Applegate’s anecdote about the time she tried to quit acting underscores her reliance on her work for survival. Just 20 minutes after telling her mother that she was ready to permanently drop out of acting, Applegate changed her mind: “[Q]uickly, the panic set in. Working was my stability, and it was quickly becoming my whole world” (70). In one sense, Applegate muses, she longed for a more typical childhood where she would be free “to make bad decisions,” “to smoke cigarettes,” and “to listen to the Cure” without worrying about how much money she was making (70), how much she weighed, and how she was represented in the media. On the other hand, Applegate holds that she had learned to understand herself according to her work. Work gave her an identity, and without it, she feared that she would not know who she was or what she wanted for her future.

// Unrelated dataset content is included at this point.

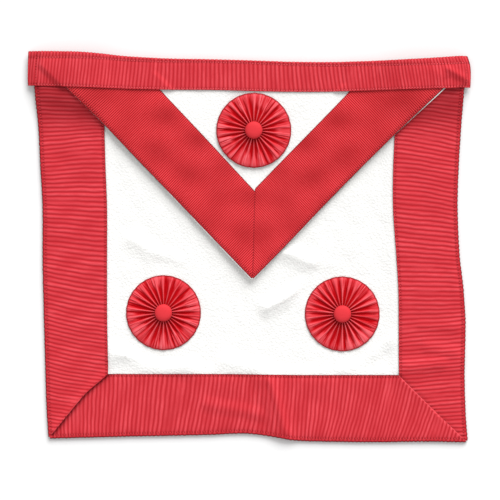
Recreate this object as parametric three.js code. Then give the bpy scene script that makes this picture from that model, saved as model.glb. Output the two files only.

Applegate’s detailed reflections on her experiences of playing Kelly on Married…With Children underscore the relationship between Applegate’s mutating adolescent identity and her acting work: “If you watch Married…with Children closely, you’ll see pretty quickly that I played Kelly as a tease, and as a virgin—which is why I think viewers loved her rather than hated her” (92). Aspects of her character aligned with Applegate’s own experience and developing sense of self. Despite the stereotyped “dumb-blonde, Miss Gazzarri Dancer role” (referring to the dancers at the legendary Gazzarri’s Hollywood a Go Go nightclub) she played on television and in the media (93), she had a quieter, more tender interiority. At the same time, being Kelly required Applegate to present a more snarky, confident persona, while her “diary from those days recounts the deepening of [her] self-image torture, through both prose and poetry” (93). As reflected in the journal excerpts that Applegate includes on the page, her adolescent self was depressed, self-deprecating, and searching. “[O]ften in emotional agony” (93), Applegate could escape into her work—“a place of do it for yourself, a place to be professional, to be on time, to know your lines, and everyone else’s, to hit your marks” (91). Outside the context of Married…With Children, Applegate didn’t feel confident or assured, but on set, she could escape her emotional chaos by embracing this orderly world.

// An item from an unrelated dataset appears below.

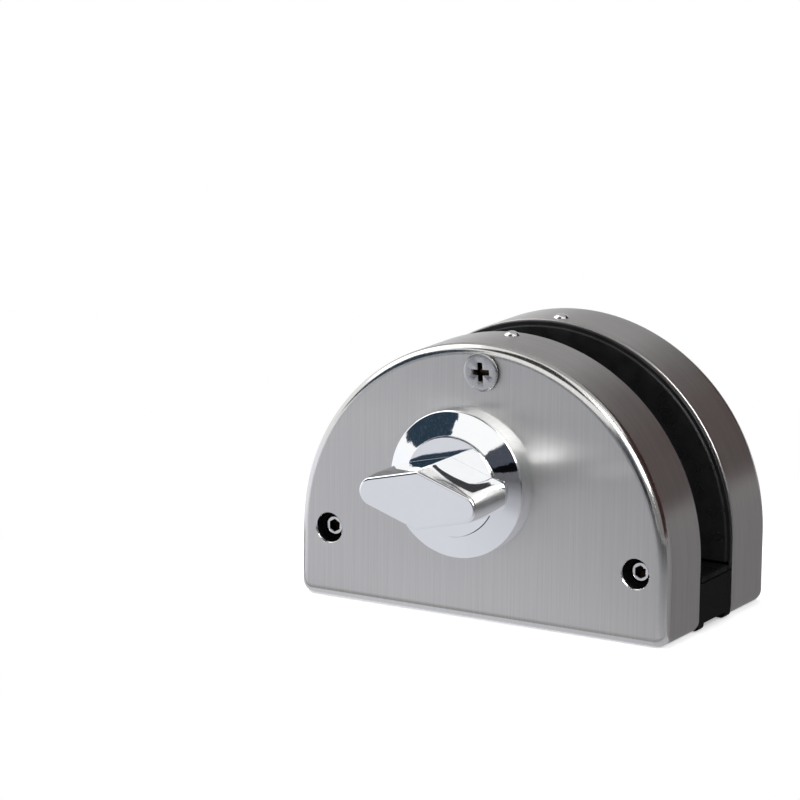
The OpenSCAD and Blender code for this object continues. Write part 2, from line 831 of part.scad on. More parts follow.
// Square bar with a round journal at the rear and a groove for its clip
module spindle() {
    color(zinc) front_half() turning() {
        translate([-spindle_w / 2, -spindle_w / 2, square_low_h])
            cube([spindle_w, spindle_w, spindle_top_h - square_low_h]);
        translate([0, 0, clip_top_h]) cylinder(r = journal_r, h = square_low_h - clip_top_h);
        translate([0, 0, clip_low_h - thread_fit])
            cylinder(r = groove_r, h = clip_t + 2 * thread_fit);
        translate([0, 0, spindle_low_h])
            cylinder(r = journal_r, h = clip_low_h - spindle_low_h);
    }
}

// Point on the involute of a circle of radius r, unrolled by a degrees
function involute(r, a) = r * [cos(a) + a * PI / 180 * sin(a), sin(a) - a * PI / 180 * cos(a)];

// Roll angle in degrees at which the involute of the base circle reaches radius r
function roll_angle(r) = sqrt((r / base_r) ^ 2 - 1) * 180 / PI;

// Turns a point about the origin
function turned(p, a) = [p.x * cos(a) - p.y * sin(a), p.x * sin(a) + p.y * cos(a)];

// Outline of one pinion tooth round the x axis, from root to tip and back
function pinion_tooth() =
    let (
        steps = 6,
        tip_roll = roll_angle(pitch_r + tip_add),
        rise = involute(base_r, roll_angle(pitch_r)),
        half_angle = half_tooth / pitch_r * 180 / PI + atan2(rise.y, rise.x),
        root = turned([pitch_r - root_ded, 0], -half_angle),
        flank = [for (i = [0:steps]) turned(involute(base_r, tip_roll * i / steps), -half_angle)]
    )
    concat([root], flank, [for (i = [steps:-1:0]) [flank[i].x, -flank[i].y]], [[root.x, -root.y]]);

module drive_pinion() {
    tooth = pinion_tooth();
    square_w = spindle_w + 2 * spindle_fit;
    color(zinc) front_half() turning() difference() {
        union() {
            translate([0, 0, pinion_low_h]) linear_extrude(pinion_t)
                polygon([for (i = [0:pinion_teeth - 1]) each
                    [for (p = tooth) turned(p, 360 * i / pinion_teeth)]]);
            translate([0, 0, square_low_h]) cylinder(r = pinion_hub_r, h = pinion_t / 2);
        }
        translate([0, 0, bolt_mid_h]) cube([square_w, square_w, 2 * bolt_t], center = true);
    }
}

// Open ring that snaps into the groove of the spindle
module spindle_clip() {
    color(steel) front_half() turning() difference() {
        ring(clip_r, groove_r + thread_fit, clip_low_h, clip_top_h);
        translate([0, -groove_r * 0.8, clip_low_h - cut])
            cube([clip_r + cut, groove_r * 1.6, clip_t + 2 * cut]);
    }
}

// Outline of one rack tooth at height y, from its upper to its lower flank
function rack_tooth(y) =
    [[rack_root_x, y + half_root], [rack_x - tip_add, y + half_tip],
        [rack_x - tip_add, y - half_tip], [rack_root_x, y - half_root]];

// Flat bolt with a wide head, and an arm with rack teeth and a slot for the stop pin
module deadbolt() {
    half_w = bolt_w / 2;
    slot_r = stop_pin_r + stop_play;
    teeth = [for (i = [rack_last:-1:rack_first]) each rack_tooth(axis_h + (i + 0.5) * pitch)];
    color(zinc) front_half() translate([0, -rest_travel, 0]) difference() {
        translate([0, 0, bolt_low_h]) linear_extrude(bolt_t) polygon(concat(
            [[-half_w, bolt_recess + bolt_bevel], [bolt_bevel - half_w, bolt_recess],
                [half_w - bolt_bevel, bolt_recess], [half_w, bolt_recess + bolt_bevel],
                [half_w, bolt_arm_h - bolt_bevel], [half_w - bolt_bevel, bolt_arm_h],
                [rack_root_x, bolt_arm_h]],
            teeth,
            [[rack_root_x, bolt_shoulder_h], [bolt_bevel - half_w, bolt_shoulder_h],
                [-half_w, bolt_shoulder_h - bolt_bevel]]));
        translate([slot_x, stop_pin_h, bolt_low_h - cut]) {
            cylinder(r = slot_r, h = bolt_t + 2 * cut);
            translate([0, throw, 0]) cylinder(r = slot_r, h = bolt_t + 2 * cut);
            translate([-slot_r, 0, 0]) cube([2 * slot_r, throw, bolt_t + 2 * cut]);
        }
    }
}

front_cover();
front_chassis();
front_clamp_plate();
front_pad();
front_clamp_screws();
front_cover_screw();
front_rim_stud();
front_spine_screws();
rear_cover();
rear_chassis();
rear_clamp_plate();
rear_pad();
rear_clamp_screws();
rear_cover_screw();
rear_rim_stud();
rear_spine_screws();
spine();
glass_edge_cushion();
mechanism_plate();
mechanism_plate_screws();
stop_pin();
rosette();
shank_bush();
friction_washer();
thumbturn();
spindle();
drive_pinion();
spindle_clip();
deadbolt();
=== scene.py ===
"""Looks of a half-round glass door lock: satin covers, chrome thumbturn, rubber pads and screws."""
import math

import bmesh
import bpy
from mathutils import Matrix, Vector, noise


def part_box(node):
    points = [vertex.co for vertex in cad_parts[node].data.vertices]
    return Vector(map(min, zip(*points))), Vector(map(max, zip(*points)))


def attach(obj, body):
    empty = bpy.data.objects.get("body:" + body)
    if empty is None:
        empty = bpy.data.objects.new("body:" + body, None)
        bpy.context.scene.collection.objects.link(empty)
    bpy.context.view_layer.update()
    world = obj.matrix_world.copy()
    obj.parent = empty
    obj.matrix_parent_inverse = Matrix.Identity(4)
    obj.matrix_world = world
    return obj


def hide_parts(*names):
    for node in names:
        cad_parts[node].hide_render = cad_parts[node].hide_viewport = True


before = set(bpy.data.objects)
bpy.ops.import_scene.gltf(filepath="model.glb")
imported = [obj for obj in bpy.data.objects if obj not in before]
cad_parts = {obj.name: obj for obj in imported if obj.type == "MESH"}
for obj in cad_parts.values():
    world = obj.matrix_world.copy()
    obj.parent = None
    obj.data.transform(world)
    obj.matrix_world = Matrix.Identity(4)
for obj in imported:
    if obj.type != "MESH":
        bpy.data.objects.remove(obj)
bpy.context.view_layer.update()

MM = 0.001


def box_mm(node):
    """Lowest and highest corner of a node, in millimetres."""
    low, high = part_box(node)
    return low / MM, high / MM


# Sizes of the lock, in millimetres, read from the frame
cover_low, cover_high = box_mm("front_cover")
ARC_R = cover_high.x
TOP_H = cover_high.z
SIDE_H = TOP_H - ARC_R
FACE_H = -cover_low.y
MOUTH_H = -cover_high.y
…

Applegate incorporates an increasing number of journal excerpts into these chapters to authenticate her past experience, capture her childhood perspective, and embrace openness. These excerpts are consistently raw and honest as Applegate comes of age while dealing with The Long-Term Effects of Childhood Trauma. Never meant for public consumption, Applegate’s journal entries capture her searching voice and heart. In one entry, for example, she might muse on her unrequited love, while in the next, she describes the beauty of a setting or day—vacillations that capture the scope and breadth of her adolescent longing for a meaningful life. In one poem, Applegate writes, 


Christina loves someone 
But who it is is yet to be decifered [sic] 
between God and the Devil 
But until then I will be left 
alone (108). 


This poem reflects her longing for love and companionship, while in the subsequent entry, Applegate writes, “Life is really a masterpiece. If you just open your mind and your eyes you can really see how beautiful things areSo when I say ‘life is shit,’ I can look back and realize that there is another side” (108-09). This latter passage echoes Applegate’s adult perspective in the present, where she is eager to find beauty amid her pain—a penchant that has helped her emerge stronger from her most difficult experiences.